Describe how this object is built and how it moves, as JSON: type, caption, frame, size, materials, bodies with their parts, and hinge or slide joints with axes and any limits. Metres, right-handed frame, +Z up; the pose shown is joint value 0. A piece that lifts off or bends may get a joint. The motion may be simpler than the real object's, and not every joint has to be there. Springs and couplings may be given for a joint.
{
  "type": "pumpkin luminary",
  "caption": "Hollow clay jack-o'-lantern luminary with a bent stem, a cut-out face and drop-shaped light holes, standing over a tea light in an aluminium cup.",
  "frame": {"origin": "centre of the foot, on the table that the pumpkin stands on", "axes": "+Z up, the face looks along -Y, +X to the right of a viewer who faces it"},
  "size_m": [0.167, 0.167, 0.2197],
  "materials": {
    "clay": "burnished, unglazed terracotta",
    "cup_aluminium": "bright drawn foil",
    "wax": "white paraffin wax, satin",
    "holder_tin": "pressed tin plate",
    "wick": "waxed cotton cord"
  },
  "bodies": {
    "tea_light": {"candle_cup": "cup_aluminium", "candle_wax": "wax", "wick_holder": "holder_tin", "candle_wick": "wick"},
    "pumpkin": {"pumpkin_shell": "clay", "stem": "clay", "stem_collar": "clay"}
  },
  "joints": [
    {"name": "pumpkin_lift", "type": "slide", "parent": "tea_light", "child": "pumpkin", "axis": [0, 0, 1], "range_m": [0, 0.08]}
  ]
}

++++++

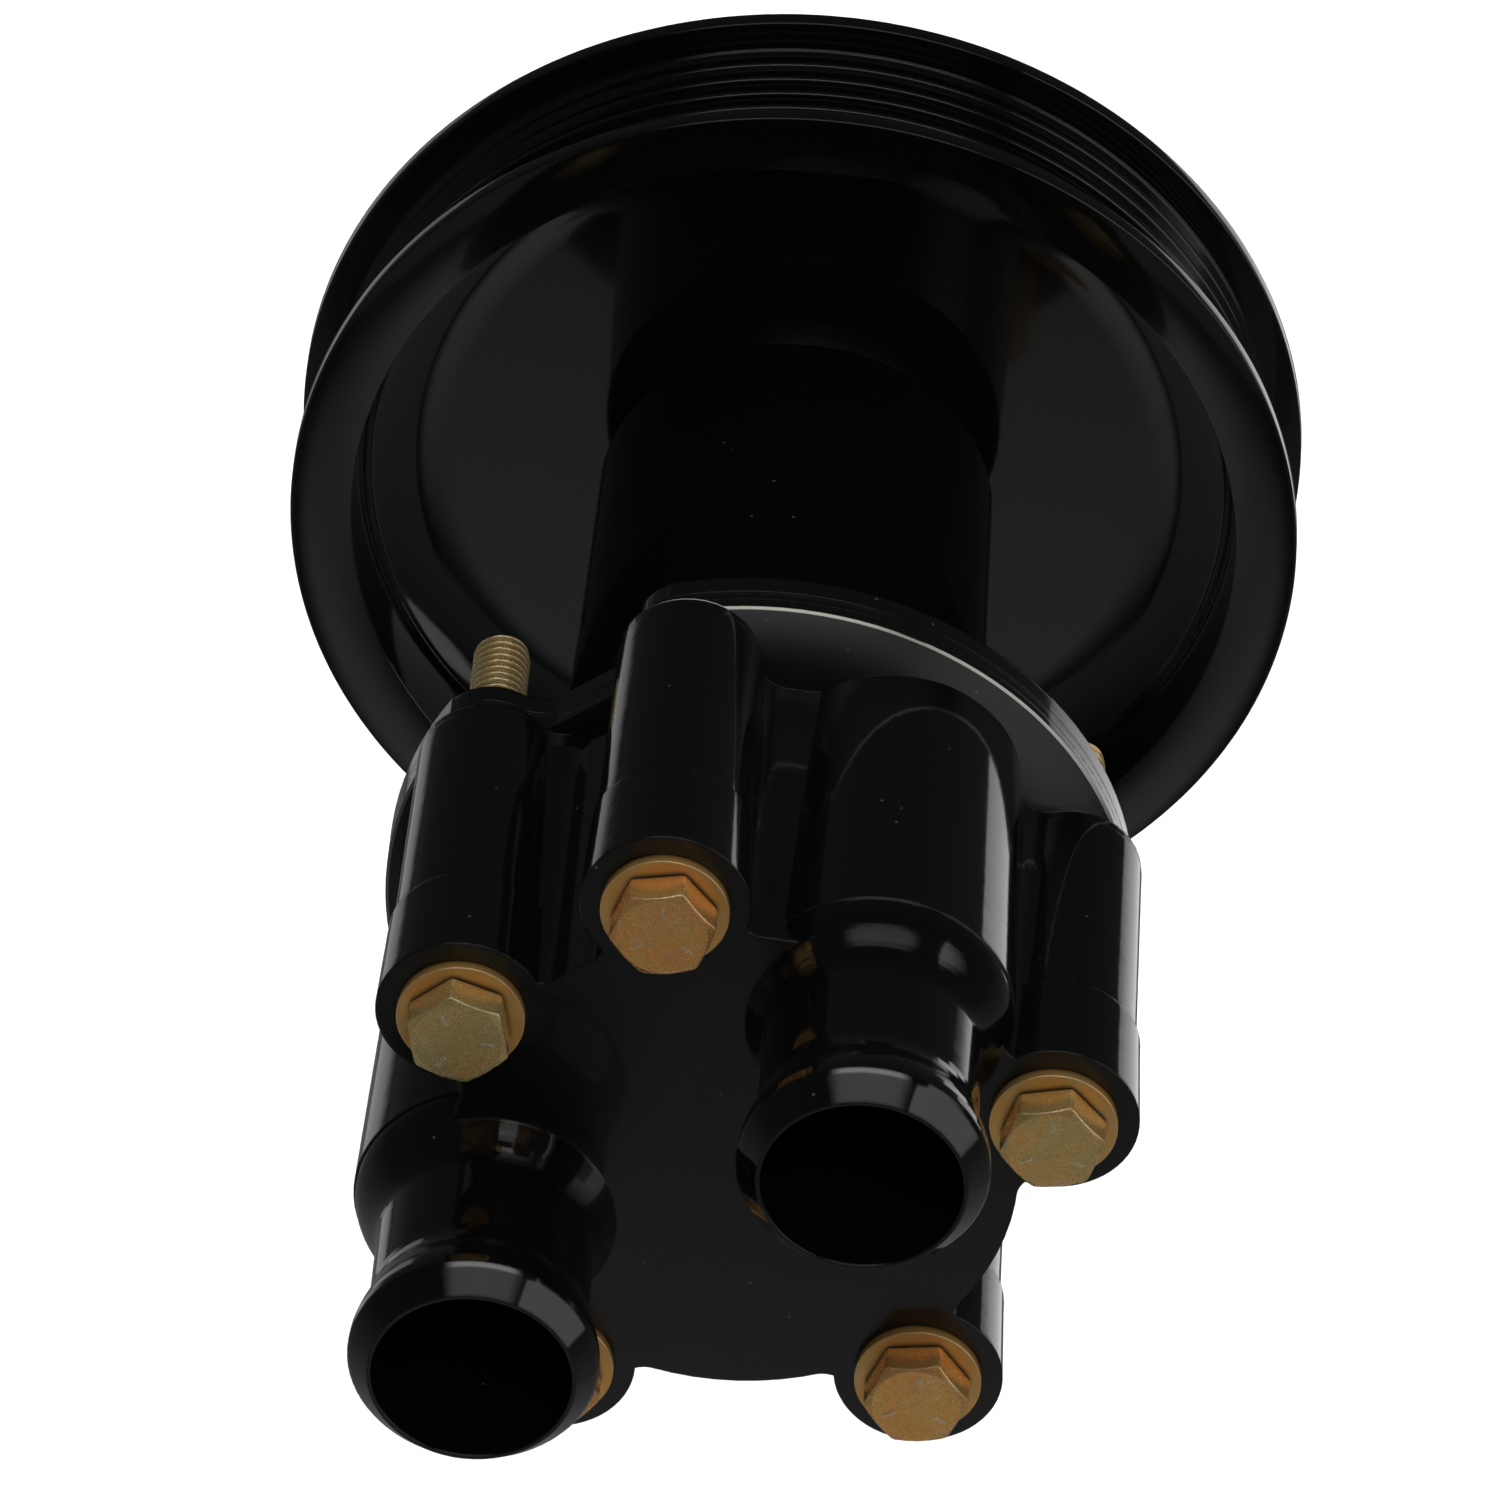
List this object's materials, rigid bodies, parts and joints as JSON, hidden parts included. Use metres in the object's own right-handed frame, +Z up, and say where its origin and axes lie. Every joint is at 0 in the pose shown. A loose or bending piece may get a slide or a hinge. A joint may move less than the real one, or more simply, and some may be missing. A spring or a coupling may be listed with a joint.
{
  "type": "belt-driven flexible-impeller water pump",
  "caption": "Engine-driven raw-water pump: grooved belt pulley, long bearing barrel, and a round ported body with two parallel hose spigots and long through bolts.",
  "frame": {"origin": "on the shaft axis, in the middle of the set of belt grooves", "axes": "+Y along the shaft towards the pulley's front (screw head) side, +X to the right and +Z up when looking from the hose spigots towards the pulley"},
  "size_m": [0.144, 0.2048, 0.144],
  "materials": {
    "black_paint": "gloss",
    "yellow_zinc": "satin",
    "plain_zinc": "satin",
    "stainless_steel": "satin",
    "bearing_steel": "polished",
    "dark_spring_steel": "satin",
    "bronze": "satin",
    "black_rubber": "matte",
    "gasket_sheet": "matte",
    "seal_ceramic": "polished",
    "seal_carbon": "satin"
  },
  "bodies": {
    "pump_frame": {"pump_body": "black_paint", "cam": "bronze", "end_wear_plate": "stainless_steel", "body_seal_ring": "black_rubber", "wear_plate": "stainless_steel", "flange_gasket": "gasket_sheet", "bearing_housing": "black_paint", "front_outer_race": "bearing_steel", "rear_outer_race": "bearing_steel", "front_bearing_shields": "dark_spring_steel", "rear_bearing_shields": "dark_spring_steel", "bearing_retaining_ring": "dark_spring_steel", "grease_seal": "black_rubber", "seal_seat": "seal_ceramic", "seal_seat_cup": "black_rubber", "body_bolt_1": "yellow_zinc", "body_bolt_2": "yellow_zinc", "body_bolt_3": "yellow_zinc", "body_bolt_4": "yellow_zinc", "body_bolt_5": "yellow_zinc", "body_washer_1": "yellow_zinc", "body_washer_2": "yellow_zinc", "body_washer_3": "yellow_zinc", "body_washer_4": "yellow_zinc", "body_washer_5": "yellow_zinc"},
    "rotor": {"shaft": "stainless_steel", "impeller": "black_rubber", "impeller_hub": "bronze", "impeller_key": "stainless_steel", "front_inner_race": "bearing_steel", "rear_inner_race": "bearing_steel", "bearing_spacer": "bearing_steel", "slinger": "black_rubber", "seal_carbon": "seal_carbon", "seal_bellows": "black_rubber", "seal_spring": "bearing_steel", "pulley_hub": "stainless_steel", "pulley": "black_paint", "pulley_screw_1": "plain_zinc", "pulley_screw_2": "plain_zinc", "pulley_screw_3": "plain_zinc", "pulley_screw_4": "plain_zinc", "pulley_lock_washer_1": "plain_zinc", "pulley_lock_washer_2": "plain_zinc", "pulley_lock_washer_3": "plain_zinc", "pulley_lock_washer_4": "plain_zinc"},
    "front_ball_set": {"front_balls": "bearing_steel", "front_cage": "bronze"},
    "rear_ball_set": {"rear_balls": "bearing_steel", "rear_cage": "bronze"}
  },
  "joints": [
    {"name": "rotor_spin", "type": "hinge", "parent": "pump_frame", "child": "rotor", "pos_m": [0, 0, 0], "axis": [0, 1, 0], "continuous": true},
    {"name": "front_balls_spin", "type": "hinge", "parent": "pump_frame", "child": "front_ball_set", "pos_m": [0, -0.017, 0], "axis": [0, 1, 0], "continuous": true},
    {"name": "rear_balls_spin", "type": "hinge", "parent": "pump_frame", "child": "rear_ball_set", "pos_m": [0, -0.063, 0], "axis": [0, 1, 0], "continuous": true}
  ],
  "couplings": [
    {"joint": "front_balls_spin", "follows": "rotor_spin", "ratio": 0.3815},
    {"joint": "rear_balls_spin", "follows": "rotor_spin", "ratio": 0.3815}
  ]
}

++++++

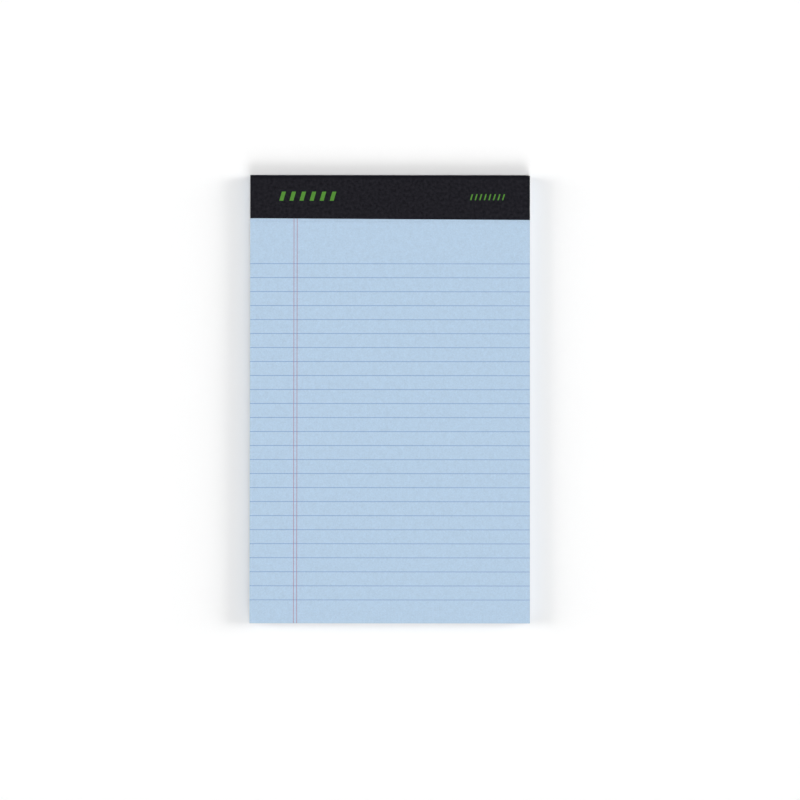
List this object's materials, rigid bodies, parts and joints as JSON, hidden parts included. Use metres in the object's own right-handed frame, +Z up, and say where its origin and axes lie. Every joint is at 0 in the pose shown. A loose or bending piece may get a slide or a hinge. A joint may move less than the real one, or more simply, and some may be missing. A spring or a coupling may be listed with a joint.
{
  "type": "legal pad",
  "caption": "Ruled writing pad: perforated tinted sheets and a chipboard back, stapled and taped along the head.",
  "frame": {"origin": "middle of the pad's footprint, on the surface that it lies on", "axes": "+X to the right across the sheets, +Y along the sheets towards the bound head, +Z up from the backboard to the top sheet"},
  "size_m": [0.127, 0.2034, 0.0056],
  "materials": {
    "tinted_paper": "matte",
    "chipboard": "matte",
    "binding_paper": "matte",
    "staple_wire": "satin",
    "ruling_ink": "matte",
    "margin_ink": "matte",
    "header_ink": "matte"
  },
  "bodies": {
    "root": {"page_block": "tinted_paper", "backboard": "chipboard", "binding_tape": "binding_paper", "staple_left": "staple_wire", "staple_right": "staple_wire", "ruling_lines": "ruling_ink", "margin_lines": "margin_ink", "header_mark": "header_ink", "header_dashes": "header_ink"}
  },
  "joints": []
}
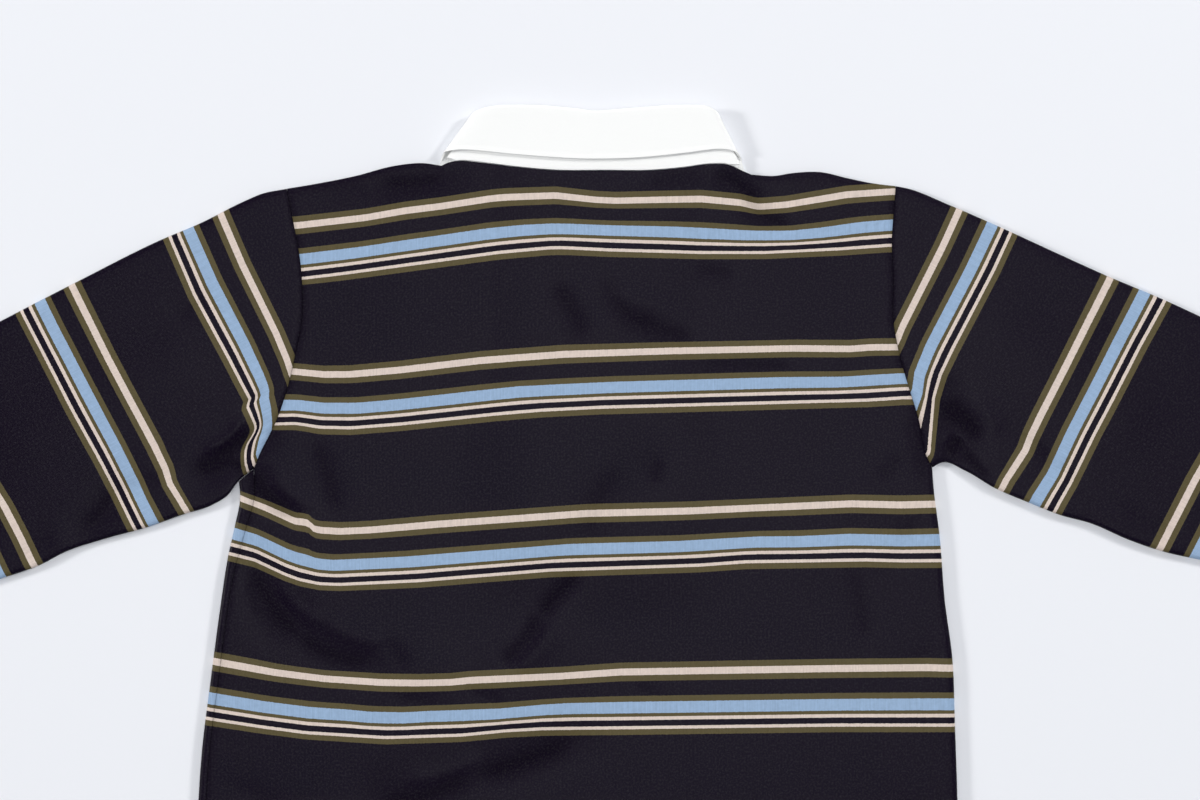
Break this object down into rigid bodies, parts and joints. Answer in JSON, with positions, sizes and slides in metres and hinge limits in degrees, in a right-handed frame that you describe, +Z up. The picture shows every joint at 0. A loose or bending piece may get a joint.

++++++

THE EXERCISE
Collect each line above holding the string "type".

THE RESULT
Describe how this object is built and how it moves, as JSON: type, caption, frame, size, materials, bodies with their parts, and hinge or slide joints with axes and any limits. Metres, right-handed frame, +Z up; the pose shown is joint value 0. A piece that lifts off or bends may get a joint. The motion may be simpler than the real object's, and not every joint has to be there. Springs and couplings may be given for a joint.
  "type": "pumpkin luminary",
    {"name": "pumpkin_lift", "type": "slide", "parent": "tea_light", "child": "pumpkin", "axis": [0, 0, 1], "range_m": [0, 0.08]}
  "type": "belt-driven flexible-impeller water pump",
    {"name": "rotor_spin", "type": "hinge", "parent": "pump_frame", "child": "rotor", "pos_m": [0, 0, 0], "axis": [0, 1, 0], "continuous": true},
    {"name": "front_balls_spin", "type": "hinge", "parent": "pump_frame", "child": "front_ball_set", "pos_m": [0, -0.017, 0], "axis": [0, 1, 0], "continuous": true},
    {"name": "rear_balls_spin", "type": "hinge", "parent": "pump_frame", "child": "rear_ball_set", "pos_m": [0, -0.063, 0], "axis": [0, 1, 0], "continuous": true}
  "type": "legal pad",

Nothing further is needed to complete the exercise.